Atomic layer deposition of titanium oxide and nitride on vertically aligned carbon nanotubes for energy dense 3D microsupercapacitors

摘要

This work demonstrates the use of ALD coatings in a full-cell 3D microsupercapacitor (MSC) device for the first time. The novel device design described herein has potential to be exploited for rapid and scalable manufacturing of on-chip MSCs integrated with other electronic devices in standard semiconductor fabs or foundries. In this study, atomic layer deposition (ALD) was used to deposit conformal pseudocapacitive coatings of titanium oxide (TiO_2) and titanium nitride (TiN) onto CVD-grown vertically aligned carbon nanotubes (VACNTs) to increase the area-specific capacitance (by 240 × and 74 × at 0.1 Vs~(-1) versus the as-deposited VACNT electrode and full-cell VACNT device, respectively) and thus energy density for microscale energy storage applications.
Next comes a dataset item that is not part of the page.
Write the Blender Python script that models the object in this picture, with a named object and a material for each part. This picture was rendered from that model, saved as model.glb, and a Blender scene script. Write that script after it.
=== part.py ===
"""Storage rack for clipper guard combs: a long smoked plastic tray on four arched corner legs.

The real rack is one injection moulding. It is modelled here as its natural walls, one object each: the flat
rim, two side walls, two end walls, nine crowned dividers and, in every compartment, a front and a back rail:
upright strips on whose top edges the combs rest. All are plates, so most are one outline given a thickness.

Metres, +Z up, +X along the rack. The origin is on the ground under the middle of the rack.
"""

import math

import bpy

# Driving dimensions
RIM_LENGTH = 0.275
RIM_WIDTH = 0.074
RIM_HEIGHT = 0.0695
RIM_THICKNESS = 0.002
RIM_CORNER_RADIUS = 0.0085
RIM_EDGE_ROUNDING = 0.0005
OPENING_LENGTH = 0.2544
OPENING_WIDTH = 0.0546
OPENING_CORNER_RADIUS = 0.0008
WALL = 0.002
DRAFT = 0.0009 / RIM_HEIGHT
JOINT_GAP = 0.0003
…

The study indicated that combining TiO_2 and TiN ALD layers resulted in a multilayered composite coating rich in oxygen vacancies with enhanced capacitance relative to a single TiO_2 or TiN layer due to a dynamic surface chemistry that developed during charge-discharge cycling. A key component of this multilayered coating was the formation of titanium oxynitride (TiON) which we attributed to the improved performance. Further, we demonstrated that controlling the thickness and stoichiometric ratio of the TiN-TiO_2 composite coating was key to enabling functionality and optimizing the symmetric 3D MSC device performance.